European stocks have closed lower for the second day in a row.
Chris Beauchamp, chief market analyst at online trading platform IG, said:
Screens across global markets have turned red again, as market sentiment shifts back towards risk aversion, due to the worsening situation in Ukraine.
While the start to the day was rather shaky, there had been hopes that equities might continue to push higher even with the difficult backdrop of the war in Ukraine. But those hopes have evaporated. Previously strong sectors such as banking are beginning to feel the pressure as investors reassess the outlook both for global GDP and tighter monetary policy, the latter exemplified by a pushing back of expectations around the first European Central Bank rate hike.
European markets continue to be the most affected, from a combination of closeness to Russia (both geographically and economically) and by the weaker earnings outlook here compared to the US. Kremlin pronouncements have become more strident today, further reducing the attractiveness of the continent’s equities.
Thank you for reading. We’ll be back tomorrow – JK
Ministers from International Energy Agency member states are pondering the release of 60m barrels from oil reserves, to bring crude oil prices down, Reuters is reporting, citing two sources.
The US energy secretary Jennifer Granholm is chairing an extraordinary ministerial meeting of the Paris-based IEA, which represents 30 nations and has coordinated three emergency oil stock releases in the past. It was founded in 1974 as an energy watchdog.
Brent crude is now trading at $104.25 a barrel, a $6.25 increase on the day. Any disruption from Russia, which has so far kept oil flowing to the west and exports around 4-5m barrels a day, could send prices even higher.
Andrew Hunter, senior US economist at Capital Economics, said:
The war in Ukraine will prevent US inflation from falling as much as it otherwise would have in the coming months, but it will have little impact on the real economy, so we doubt it will stop the Fed.

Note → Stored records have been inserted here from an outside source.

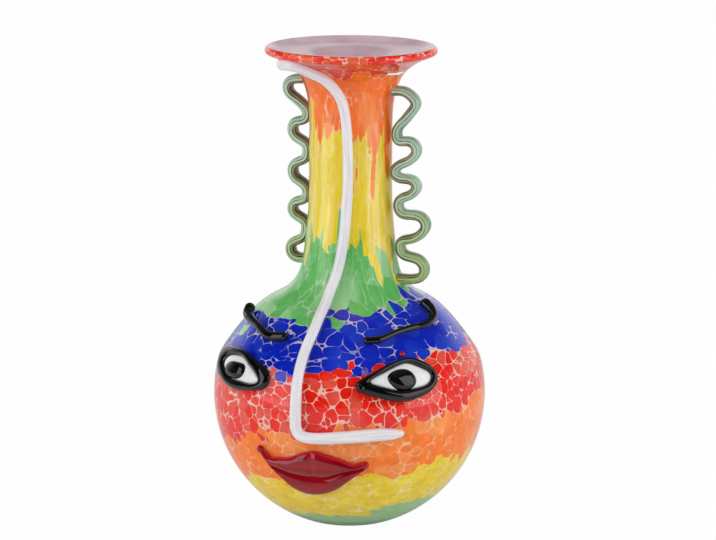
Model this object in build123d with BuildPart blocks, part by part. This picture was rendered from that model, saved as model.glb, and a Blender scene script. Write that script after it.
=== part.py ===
from build123d import *
import os
from math import acos, asin, atan2, cos, degrees, radians, sin, sqrt

# Mouth-blown face vase: a round cased body with a long neck and a flared lip carries a face of
# hot glass trails and patches, and a wavy trail at each side of the neck for an ear.
# The origin is the middle of the ground base, +Z is up and the face looks along -Y.
# Azimuths are degrees about Z from the middle of the face, positive towards +X.

# Outside of the vessel
overall_height = 376.0
body_diameter = 215.0
base_diameter = 76.0
base_edge_radius = 10.0
pontil_diameter = 44.0
pontil_depth = 2.6
shoulder_start_angle = -1.2
shoulder_radius = 85.0
sweep_radius = 26.8
taper_radius = 400.0
taper_angle = 10
taper_height = 271.7
neck_diameter = 65.0
neck_foot_height = 245.0
throat_radius = 83.0
flare_radius = 36.0
flare_straight = 8.9
mouth_diameter = 134.0
lip_radius = 3.3
lip_meeting_angle = -68
lip_inside_angle = 215

# Layers of glass, from the clear casing inwards
body_casing = 3.4
neck_casing = 6.0
base_casing = 8.0
frit_thickness = 0.9
lining_thickness = 1.5
heel_radius = 24.0
colour_throat_radius = 540.0
colour_flare_radius = 28.2
colour_flare_straight = 12.9

# Nose: a thick trail laid from under the rim down the neck to the tip, and a thinner one across
# to the nostril. Each place is an azimuth and a share of height: on the neck from its foot to
# the rim, on the body from its middle to its radius.
nose_radius = 4.1
nose_head_radius = 4.8
nostril_radius = 3.5
nose_lift = 2.0
nose_head_shares = [
    (-45.5, 0.935),
    (-36.0, 0.938),
    (-28.5, 0.93),
    (-21.5, 0.894),
    (-13.5, 0.86),
    (-6.0, 0.812),
    (1.0, 0.755),
]
nose_bridge_shares = [
    (1.0, 0.755),
    (6.0, 0.69),
    (9.4, 0.6),
    (12.0, 0.44),
    (12.8, 0.3),
    (12.2, 0.15),
    (10.4, 0.02),
]
nose_slope_shares = [
    (10.4, 1.368),
    (7.6, 1.185),
    (3.6, 1.027),
    (-0.6, 0.91),
    (-3.2, 0.83),
    (-3.8, 0.745),
]
nose_cheek_shares = [
    (-3.8, 0.745),
    (-4.2, 0.62),
    (-5.8, 0.5),
    (-6.4, 0.38),
    (-6.2, 0.26),
    (-6.0, 0.13),
    (-5.9, 0.02),
    (-5.2, -0.045),
]
nostril_shares = [
    (-5.2, -0.045),
    (-3.6, -0.078),
    (1.5, -0.094),
    (10.0, -0.083),
    (20.0, -0.07),
    (29.0, -0.062),
    (36.5, -0.063),
]

# Brows: trails from the inner end out to a bead at the temple
right_brow_radius = 2.6
right_brow_lift = 1.3
right_brow_shares = [
    (25.4, 0.555),
    (31.6, 0.556),
    (38.0, 0.576),
    (45.5, 0.595),
    (52.0, 0.603),
    (59.0, 0.606),
    (66.0, 0.608),
    (73.0, 0.622),
    (78.3, 0.645),
    (81.0, 0.672),
    (82.6, 0.7),
]
right_brow_bead_radius = 3.8

left_brow_radius = 3.7
left_brow_lift = 1.8
left_brow_shares = [
    (-21.0, 0.545),
    (-25.5, 0.535),
    (-30.8, 0.533),
    (-36.5, 0.546),
    (-43.5, 0.566),
    (-51.5, 0.577),
    (-58.5, 0.582),
    (-64.5, 0.6),
]
left_brow_bead_radius = 4.3

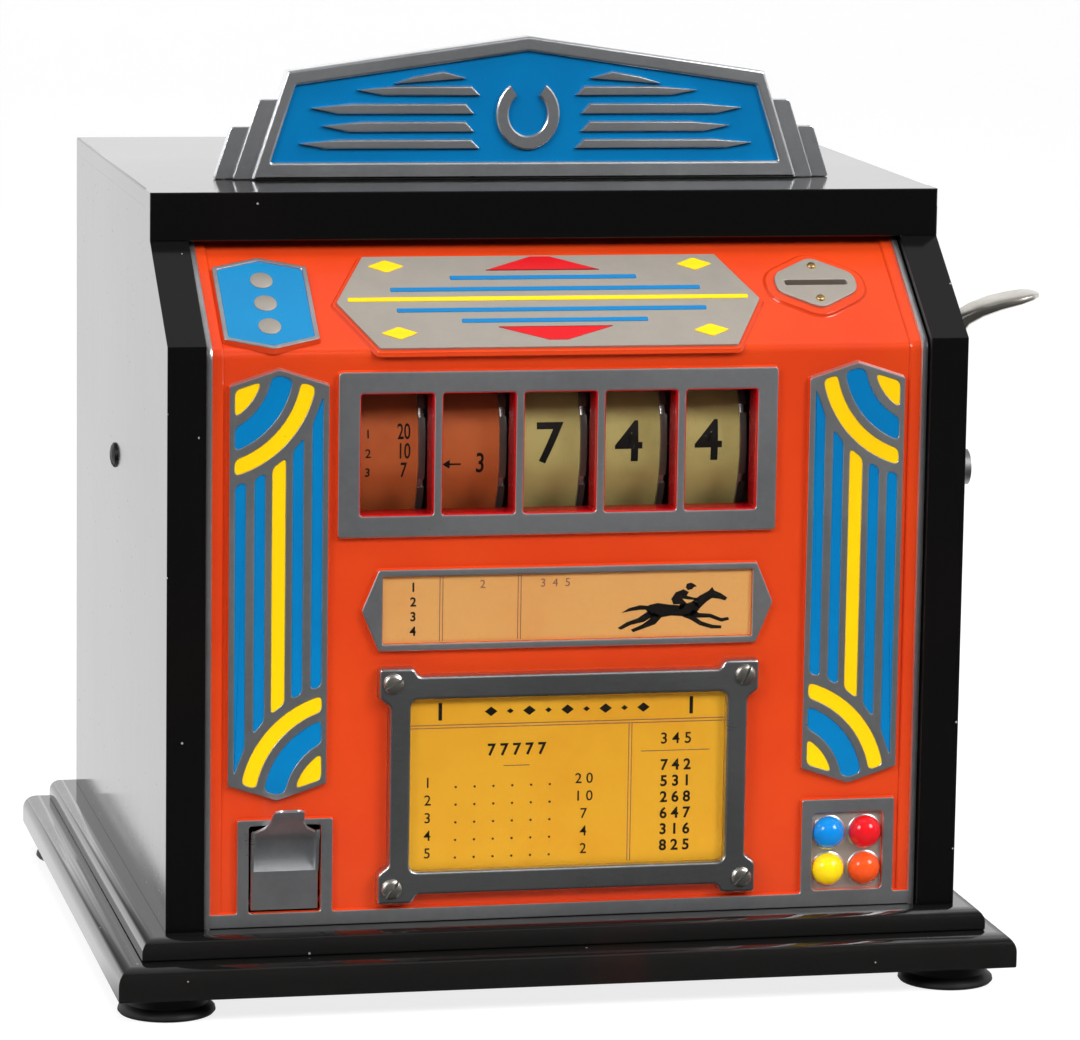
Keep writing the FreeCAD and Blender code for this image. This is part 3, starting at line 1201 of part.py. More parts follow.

Here is our full story on the equivalent factory survey for Britain. UK manufacturers are facing a sharp rise in costs as the Russian invasion of Ukraine undermines the progress made towards fixing global supply chains before the conflict broke out, economists have warned.
Output growth among American manufacturers picked up in February thanks to stronger demand and easing supply disruption, according to the latest monthly snapshot from IHS Markit.
It warned that the war in Ukraine was likely to lead to further supply chain disruption, higher inflation and a reversal in business optimism.
Although input costs increased at the slowest pace for nine months last month, selling prices ticked higher at the sharpest rate since last November.
The seasonally adjusted IHS Markit US Manufacturing Purchasing Managers’ Index rose to 57.3 in February, from 55.5 in January and only slightly lower than the ‘flash’ estimate of 57.5.
The headline figure was below the peaks seen in 2021, but signalled a stronger upturn in the health of the manufacturing sector, with sharper output and new order expansions contributing to overall growth.
Chris Williamson, chief business economist at Markit, said:
With the survey data collected prior to the escalation of the conflict in Ukraine, the full impact of the situation is yet to appear in the data. Supply chains are likely to be further disrupted, with existing shortages exacerbated by safety stock building, and prices will likely come under further upward pressure.
Perhaps most important will be the effect on business optimism and whether the improvement in prospects seen in February will be reversed, which could lead to reduced spending and investment.
Wall Street has slipped at the open, as banking stocks declined further, while surging oil prices boosted energy stocks. The Dow jones industrial average fell 80 points to 33,813, a 0.2% drop, while the S&P 500 opened almost 11 points lower at 4,363 and the Nasdaq dropped 34 points, or 0.25%, to 13,716.
While Asian shares moved cautiously higher, European shares are firmly in the red again. The UK’s FTSE 100 has lost 50 points, or 0.66%, to 7,408 while stock markets in Germany, France and Italy have all slid by more than 2%.
Oil, gas and other commodity prices continue to climb. Brent crude has jumped $6 to $103.93 a barrel after touching a seven-year high of close to $106 last Thursday, while US light crude is up $5.65% at $101.28 a barrel. Both are about 6% higher on the day.
The benchmark British natural gas contract has advanced 14.5% to 272.30p per therm and the Dutch contract has advanced 17% to €115.62 per megawatt hour.
Wheat prices have hit a fresh 13-year high and corn prices have also gained 5% in Chicago, amid fears over supply from Russia and Ukraine, major exporters of wheat and corn.
In Moscow, the rouble is sliding again, trading 5.3% lower at 99.6 per dollar. The latest western sanctions drove the Russian currency to a fresh record low of 120 per dollar yesterday. Against the euro, it has lost 3.7% to 109.9.
The Moscow stock exchange remains closed for a second day and the Central Bank of Russia said it would announce before 9am Moscow time tomorrow whether it will reopen.